Some records:
## START

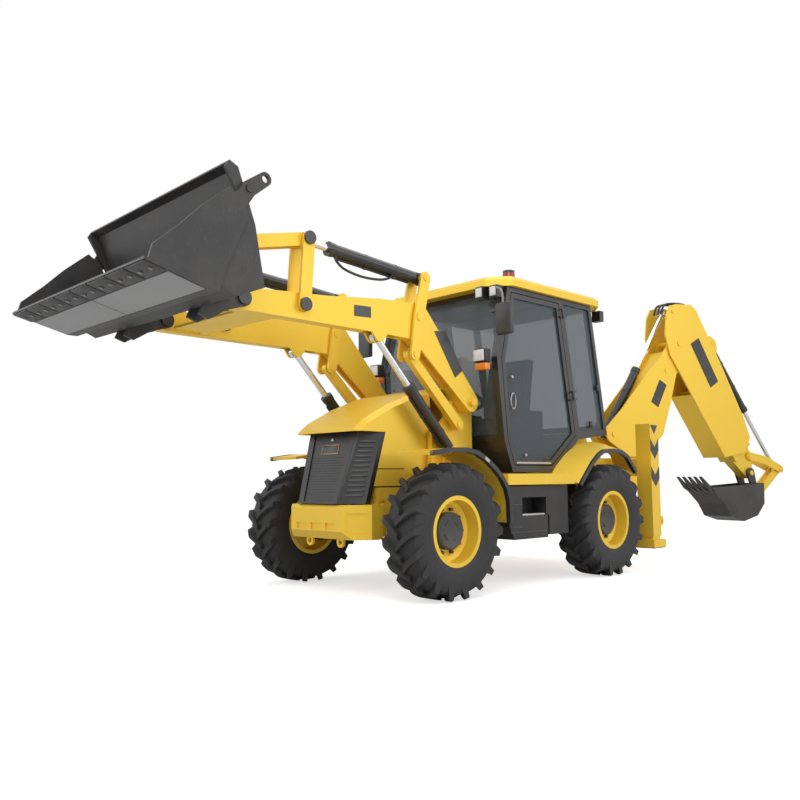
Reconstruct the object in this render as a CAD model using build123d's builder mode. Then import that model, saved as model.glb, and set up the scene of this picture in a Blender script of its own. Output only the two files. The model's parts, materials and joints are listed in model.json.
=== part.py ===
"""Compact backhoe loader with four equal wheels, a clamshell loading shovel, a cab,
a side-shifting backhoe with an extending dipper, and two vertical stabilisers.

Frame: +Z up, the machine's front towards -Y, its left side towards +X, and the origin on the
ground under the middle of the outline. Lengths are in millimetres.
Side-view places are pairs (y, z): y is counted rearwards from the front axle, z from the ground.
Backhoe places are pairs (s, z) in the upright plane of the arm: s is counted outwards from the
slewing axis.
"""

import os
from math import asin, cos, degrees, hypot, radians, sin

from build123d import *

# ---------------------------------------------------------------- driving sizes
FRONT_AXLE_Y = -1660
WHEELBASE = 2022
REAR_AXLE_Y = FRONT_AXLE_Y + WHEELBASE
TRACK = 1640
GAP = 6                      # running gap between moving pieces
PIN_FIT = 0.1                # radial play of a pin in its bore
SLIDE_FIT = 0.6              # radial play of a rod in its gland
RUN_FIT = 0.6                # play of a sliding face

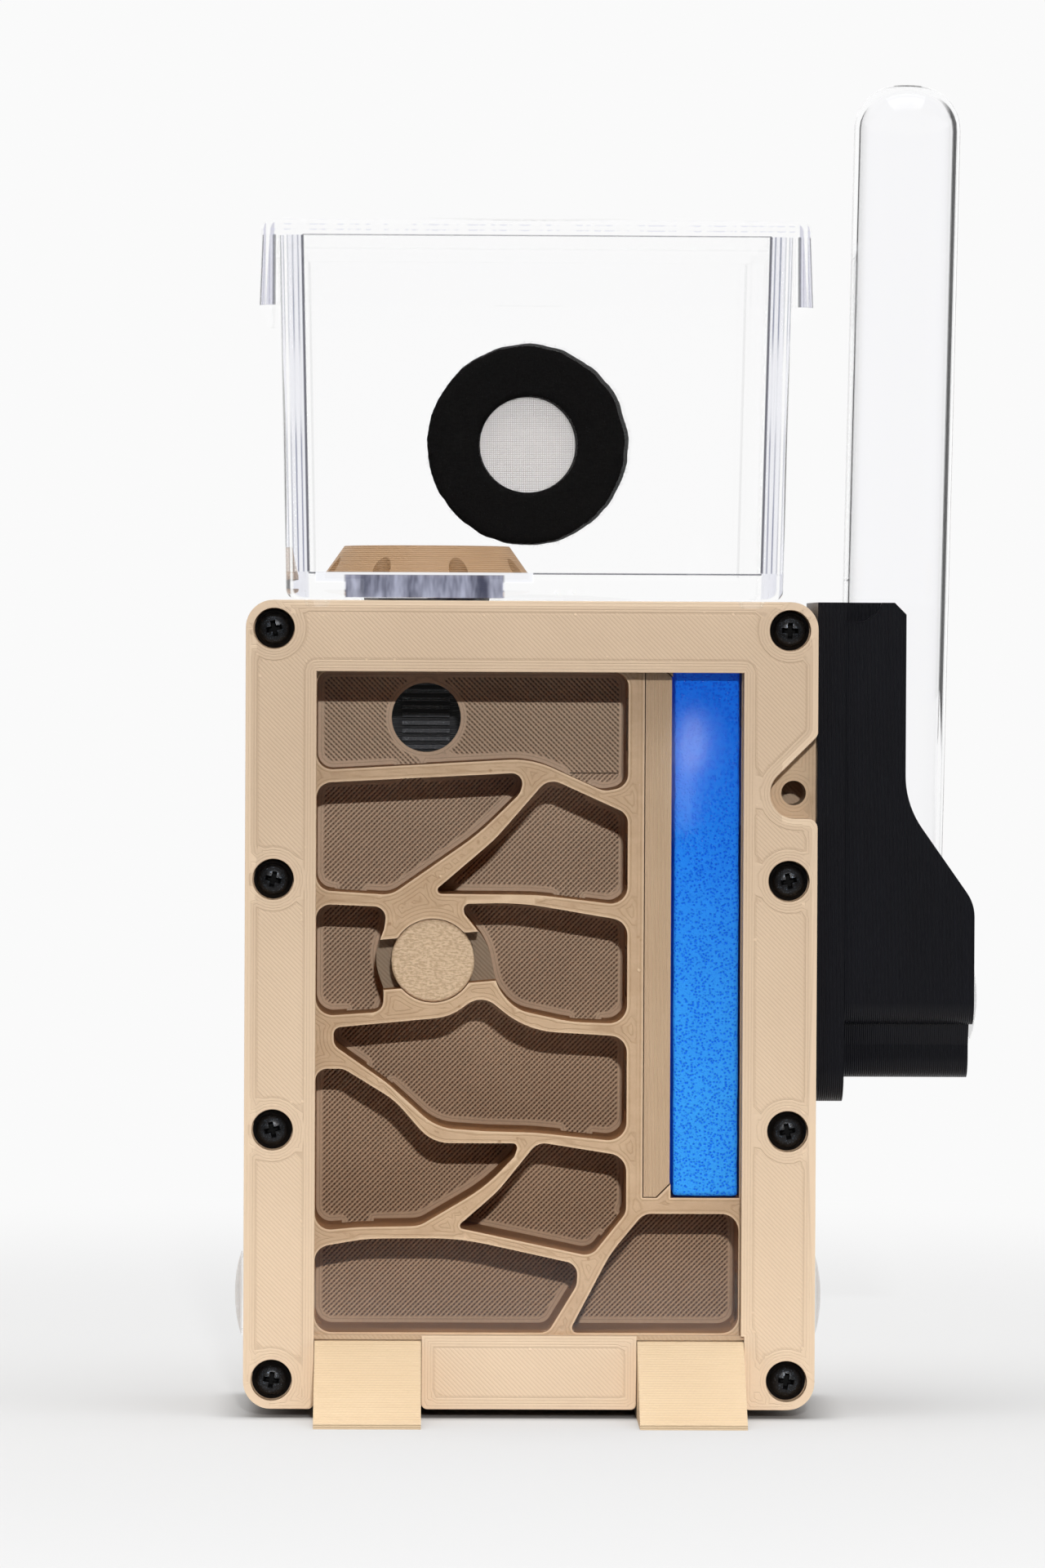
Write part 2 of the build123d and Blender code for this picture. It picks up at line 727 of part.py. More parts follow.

## END

Task goal:
Please restate the data word for word, every record included.

Result of this task:
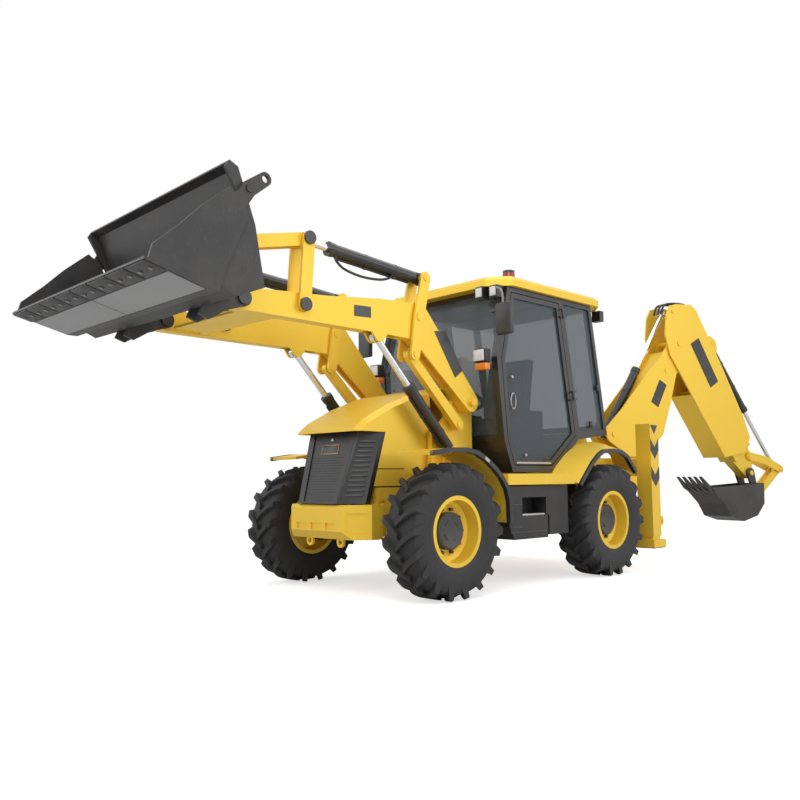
Reconstruct the object in this render as a CAD model using build123d's builder mode. Then import that model, saved as model.glb, and set up the scene of this picture in a Blender script of its own. Output only the two files. The model's parts, materials and joints are listed in model.json.
=== part.py ===
"""Compact backhoe loader with four equal wheels, a clamshell loading shovel, a cab,
a side-shifting backhoe with an extending dipper, and two vertical stabilisers.

Frame: +Z up, the machine's front towards -Y, its left side towards +X, and the origin on the
ground under the middle of the outline. Lengths are in millimetres.
Side-view places are pairs (y, z): y is counted rearwards from the front axle, z from the ground.
Backhoe places are pairs (s, z) in the upright plane of the arm: s is counted outwards from the
slewing axis.
"""

import os
from math import asin, cos, degrees, hypot, radians, sin

from build123d import *

# ---------------------------------------------------------------- driving sizes
FRONT_AXLE_Y = -1660
WHEELBASE = 2022
REAR_AXLE_Y = FRONT_AXLE_Y + WHEELBASE
TRACK = 1640
GAP = 6                      # running gap between moving pieces
PIN_FIT = 0.1                # radial play of a pin in its bore
SLIDE_FIT = 0.6              # radial play of a rod in its gland
RUN_FIT = 0.6                # play of a sliding face

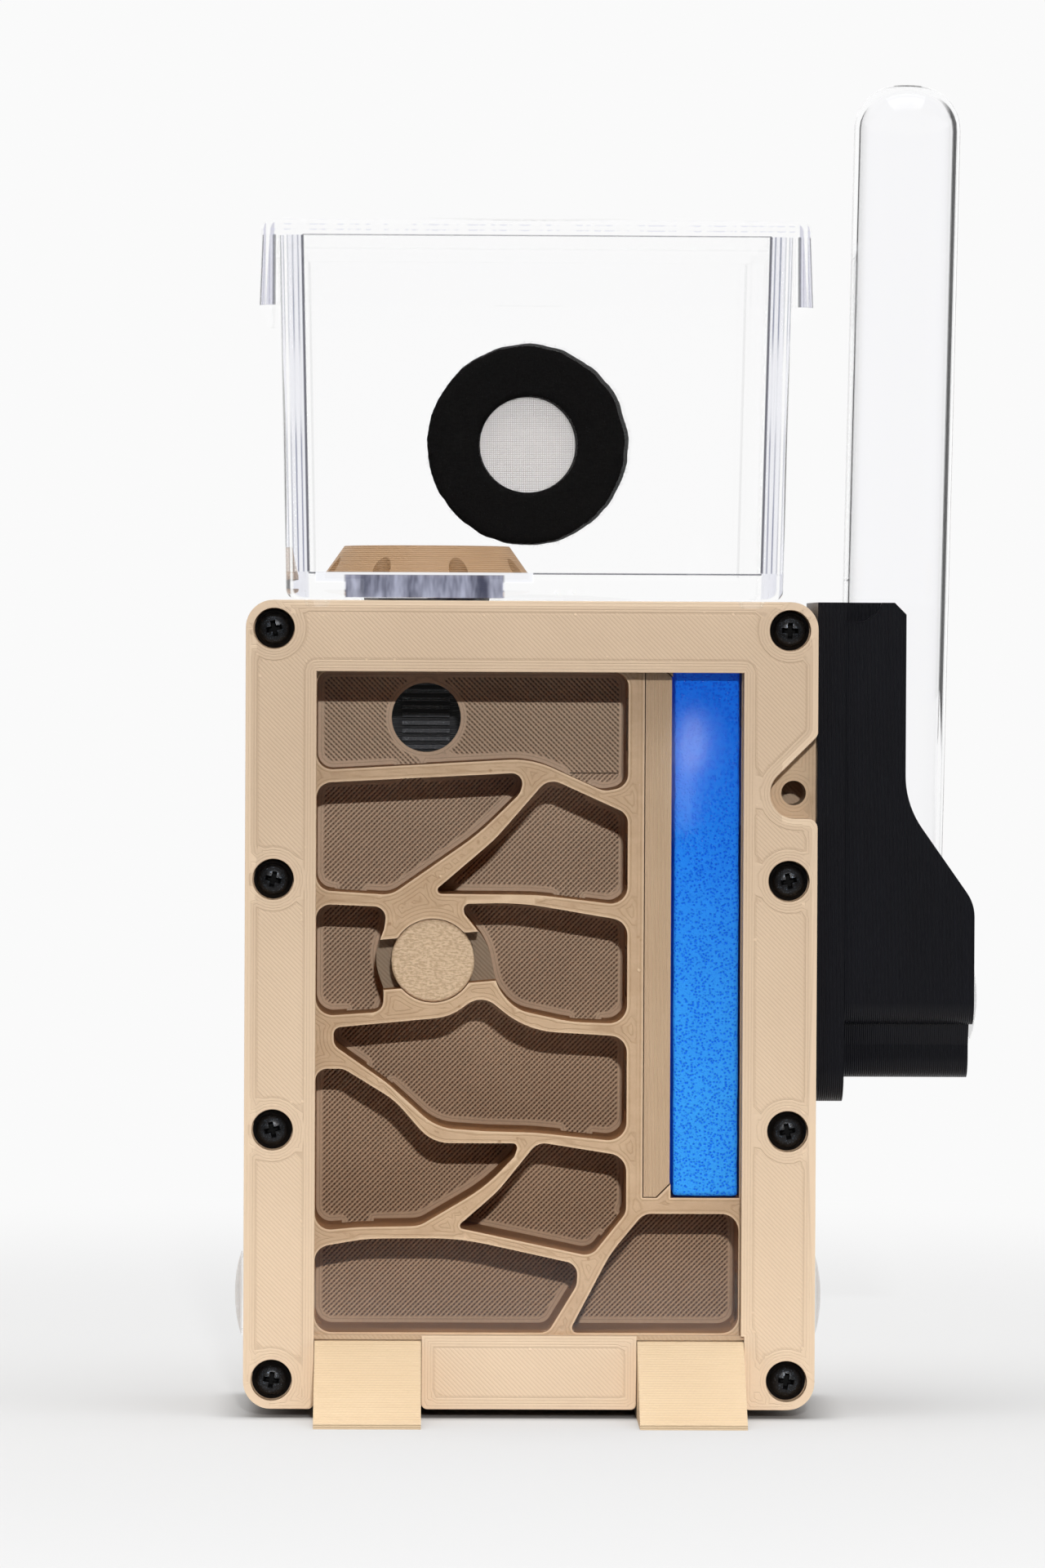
Write part 2 of the build123d and Blender code for this picture. It picks up at line 727 of part.py. More parts follow.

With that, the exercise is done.